Sprint Nextel’s investors initially cheered quarterly results that showed a slowdown in customer losses, particularly the more lucrative post-paid variety. Ready to raise a glass to a potential turnround, though, they soon saw it as half-empty. The third quarter enjoyed the full impact of new device launches, yet all Sprint could do was lose 800,000 post-paid customers. or 190,000 fewer than a quarter earlier. This was partially offset by more pre-paid users, who now make up 12 per cent of the total. The change in mix was partially behind sagging revenues.
Sprint’s average monthly revenue per post-paid user was $56, compared with just $35 for pre-paid customers. The latter figure has at least stabilised, but this too comes at a price: more unlimited plans that eat network capacity. It has little choice, being engaged in a price war not only with pre-paid specialists such as Leap Wireless but also its fellow national carriers. And, while post-paid customers are cheaper to reel in, they are also harder to keep. Customer turnover in the quarter was 2.2 per cent for post-paid versus 6.7 per cent for pre-paid. Even the latter figure is worse than market leaders AT&T and Verizon, which collectively added 3.2m customers last quarter.

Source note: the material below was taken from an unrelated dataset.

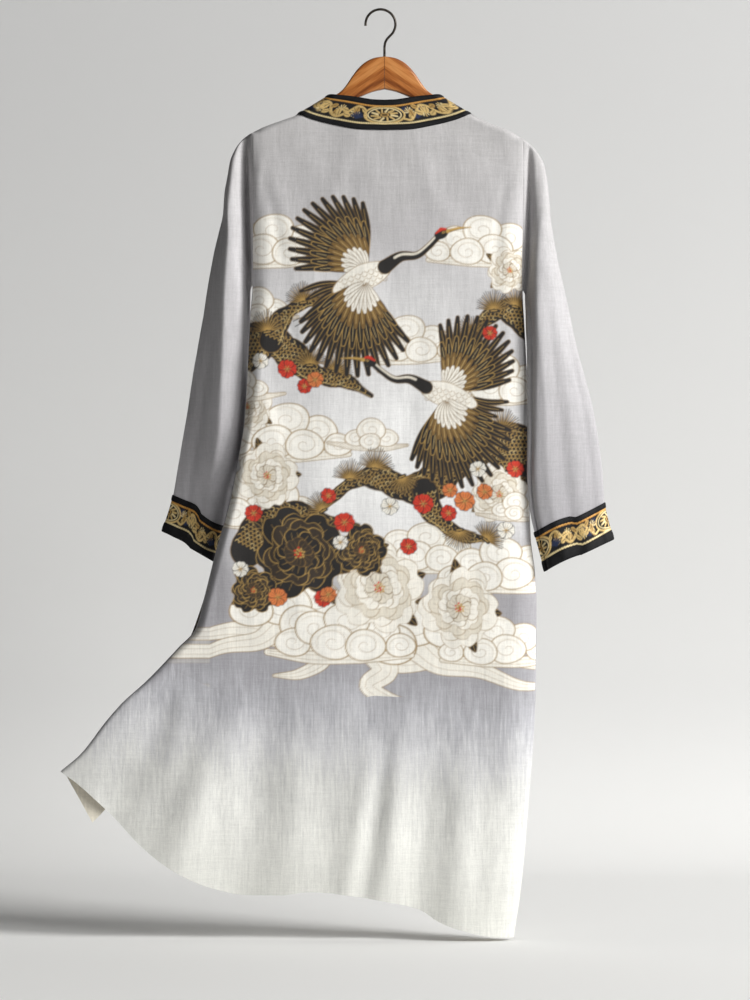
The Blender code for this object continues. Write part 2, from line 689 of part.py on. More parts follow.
def make_hanger_half(name, sign, socket, mat):
    """Flat wooden arm with rounded edges, and half of the socket for the hook's stem."""
    outline = HANGER_TOP + HANGER_FOOT
    mesh = bmesh.new()
    half = HANGER_THICK / 2.0
    front = []
    for distance, drop in outline:
        front.append(mesh.verts.new(world(sign * max(distance, HALF_GAP), -half, drop)))
    face = mesh.faces.new(front)
    pushed = bmesh.ops.extrude_face_region(mesh, geom=[face])
    moved = [item for item in pushed["geom"] if isinstance(item, bmesh.types.BMVert)]
    bmesh.ops.translate(mesh, verts=moved, vec=Vector((0.0, HANGER_THICK * MM, 0.0)))
    bmesh.ops.recalc_face_normals(mesh, faces=mesh.faces)
    joint = (CENTRE_X + sign * HALF_GAP) * MM
    rim = []
    for edge in mesh.edges:
        a, b = edge.verts
        same_face = abs(a.co.y - b.co.y) < HALF_GAP * MM
        at_joint = abs(a.co.x - joint) < 0.1 * MM and abs(b.co.x - joint) < 0.1 * MM
        if same_face and not at_joint:
            rim.append(edge)
    bmesh.ops.bevel(
        mesh, geom=rim, offset=HANGER_ROUND * MM, segments=2, profile=0.5, affect="EDGES"
    )
    obj = finish_mesh(name, mesh, mat)
    cut = obj.modifiers.new("socket", "BOOLEAN")
    cut.operation = "DIFFERENCE"
    cut.object = socket
    return obj


def make_socket_cutter():
    mesh = bmesh.new()
    bmesh.ops.create_cone(
        mesh, cap_ends=True, segments=16, radius1=(WIRE_RADIUS + GAP) * MM,
        radius2=(WIRE_RADIUS + GAP) * MM, depth=(SOCKET_FOOT - SOCKET_TOP) * MM,
    )
    data = bpy.data.meshes.new("hook_socket_cutter")
    mesh.to_mesh(data)
    mesh.free()
    obj = bpy.data.objects.new("hook_socket_cutter", data)
    obj.location = world(0.0, 0.0, (SOCKET_TOP + SOCKET_FOOT) / 2.0)
    obj.hide_render = True
    obj.display_type = "WIRE"
    bpy.context.scene.collection.objects.link(obj)
    return obj


def hook_route():
    """Centre line of the wire from its free end, over the top and down into the wood."""
    centre_drop = HOOK_RADIUS - WIRE_RADIUS
    points = []
    first, last = HOOK_DEGREES
    for degrees in range(first, last - 1, HOOK_STEP_DEGREES):
        angle = math.radians(degrees)
        x = HOOK_RADIUS * math.cos(angle)
        points.append((x, centre_drop - HOOK_RADIUS * math.sin(angle)))
    return points + HOOK_NECK + [(CENTRE_X, STEM_FOOT)]


def make_hook(mat):
    curve = bpy.data.curves.new("hook", "CURVE")
    curve.dimensions = "3D"
    curve.bevel_depth = WIRE_RADIUS * MM
    curve.bevel_resolution = 2
    curve.use_fill_caps = True
    spline = curve.splines.new("POLY")
    route = hook_route()
    spline.points.add(len(route) - 1)
    for point, (x, drop) in zip(spline.points, route):
        point.co = (x * MM, 0.0, -drop * MM, 1.0)
    spline.use_smooth = True
    curve.materials.append(mat)
    obj = bpy.data.objects.new("hook", curve)
    bpy.context.scene.collection.objects.link(obj)
    return obj


def main():
    clear_scene()
    linen = material("linen", LINEN_COLOUR, 0.85)
    brocade = material("brocade", BROCADE_COLOUR, 0.5, 0.4)
    binding = material("binding", BINDING_COLOUR, 0.7)
    wood = material("wood", WOOD_COLOUR, 0.35)
    steel = material("steel", STEEL_COLOUR, 0.35, 0.9)

    make_back_left(linen)
    make_back_right(linen)
    make_front("front_left", True, linen)
    make_front("front_right", False, linen)
    make_sleeve("left", LEFT_SLEEVE, linen, brocade, binding)
    make_sleeve("right", RIGHT_SLEEVE, linen, brocade, binding)

    lines = collar_lines()
    edge = EDGE_BINDING
    make_collar("collar_edge_neck", [lambda w: 0.0, lambda w: edge / w], binding, lines)
    band_cuts = [
        lambda w: (edge + GAP) / w,
        lambda w: 0.5,
        lambda w: 1.0 - (edge + GAP) / w,
    ]
    make_collar("collar_band", band_cuts, brocade, lines)
    make_collar("collar_edge_body", [lambda w: 1.0 - edge / w, lambda w: 1.0], binding, lines)

    socket = make_socket_cutter()
    make_hanger_half("hanger_left", -1.0, socket, wood)
    make_hanger_half("hanger_right", 1.0, socket, wood)
    make_hook(steel)


main()
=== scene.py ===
import math

import bmesh
import bpy
import numpy as np
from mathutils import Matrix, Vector

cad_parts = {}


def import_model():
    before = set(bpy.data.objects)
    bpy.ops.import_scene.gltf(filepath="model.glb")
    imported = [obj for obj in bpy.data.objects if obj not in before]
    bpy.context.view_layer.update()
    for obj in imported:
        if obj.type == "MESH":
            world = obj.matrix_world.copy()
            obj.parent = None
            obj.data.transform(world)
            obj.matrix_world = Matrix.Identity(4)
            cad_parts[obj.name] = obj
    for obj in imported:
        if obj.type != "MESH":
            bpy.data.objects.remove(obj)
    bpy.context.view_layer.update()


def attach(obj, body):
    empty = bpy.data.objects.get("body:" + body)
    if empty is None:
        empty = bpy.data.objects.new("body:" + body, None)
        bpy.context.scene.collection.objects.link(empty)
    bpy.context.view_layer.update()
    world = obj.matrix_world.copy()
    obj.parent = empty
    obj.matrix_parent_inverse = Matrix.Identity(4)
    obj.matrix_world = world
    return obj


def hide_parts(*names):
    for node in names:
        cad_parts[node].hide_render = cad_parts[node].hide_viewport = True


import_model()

# All tables are in millimetres: x from the garment's centre line, drop down from the
# hang point. They repeat the solids' own tables, so every piece lies on its solid.
MM = 0.001
CENTRE_X = 6.0
# Sewn seam, least half depth, the cloth's thickness and how far it runs under a band
GAP = 0.3
SEAM_DEPTH = 0.02
CLOTH = 0.6
UNDER_BAND = 3.0
# Edges sharper than this aren't shaded smooth
SHARP = math.radians(40.0)

# Mesh spacing of the cloth, in millimetres: close to edges, then an even pitch
PANEL_PITCH = 5.0
EDGE_ROWS = [0, 0.5, 1.1, 1.9, 2.9, 4.1, 5.5, 7.2, 9.5, 12.5, 16, 20]
EDGE_COLUMNS = [0, 0.6, 1.4, 2.5, 4, 6, 8.5, 11.5, 15, 19, 23.5, 28]
HEM_ROWS = [30, 27, 25, 23.6, 22.6, 21.6, 20.4, 18, 14, 9, 5, 2.5, 1, 0]
CURL_STEPS = 34
CURL_KEPT = 24.0
SLEEVE_END = 620.0

# Top and hem of the cloth at its right side, top of the side slits, ends of the shoulders, and
# where the band's two edges cross them
CLOTH_TOP = 190.0
CLOTH_HEM = 1393.5
SLIT_TOP = 886.0
LEFT_SHOULDER_X = -198.8
RIGHT_SHOULDER_X = 208.5
NECK_HALF = 82.4
COLLAR_HALF = 130.6
NECK_SHOULDER_DROP = 127.0
BAND_SHOULDER_DROP = 156.0

# Shoulder ridge: x, drop
RIDGE = [
    (-198.8, 183.8), (-181.7, 175.2), (-155.7, 165.5), (-130.6, 156),
    (-107.3, 142.2), (-82.4, 127), (-59.3, 113.8), (-33.8, 102.8),
    (0, 98.3), (33.8, 102.8), (59.3, 113.8), (82.4, 127),
    (107.3, 142.2), (130.6, 156), (159.8, 169.6), (185.9, 180),
    (208.5, 193),
]
# Left side line, the fold of the blown skirt below the slit: cloth, x, drop
LEFT_SIDE = [
    (190, -198.8, 183.8), (300, -198.8, 300), (414, -198.8, 414),
    (468, -203, 468), (616, -211, 616), (676, -220.5, 676),
    (737, -232.4, 737), (814, -253.8, 814), (886, -271.5, 884),
    (949, -284, 930), (1009, -309.8, 958.5), (1120, -360, 1014),
    (1232, -410, 1069.5), (1331, -450, 1121), (1393.5, -481, 1148),
]
# Right side line: cloth, x, drop
RIGHT_SIDE = [
    (190, 208.5, 193), (300, 208.5, 302), (421, 208, 422),
    (470, 210.4, 470), (520, 213.2, 520), (600, 216.5, 600),
    (700, 217.5, 700), (790, 220, 790), (845, 226.5, 845),
    (886, 229, 886), (1006, 228, 1006), (1093, 224.3, 1093),
    (1179, 217.7, 1179), (1317, 205.7, 1317), (1393.5, 194.5, 1393.5),
]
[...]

Aside from competitive challenges, Sprint must cope with a daunting debt load. It is generating enough free cash flow to do so – barely – through restrained spending, but things will get tougher as revenues shrivel.
So recurring rumours of an acquisition by Deutsche Telekom seem credible. A link with similarly struggling T-Mobile would see the combined group match AT&T and Verizon in terms of size and unlock savings. The only alternative is to keep competing on price in its least profitable lines in an industry-wide sprint to the bottom.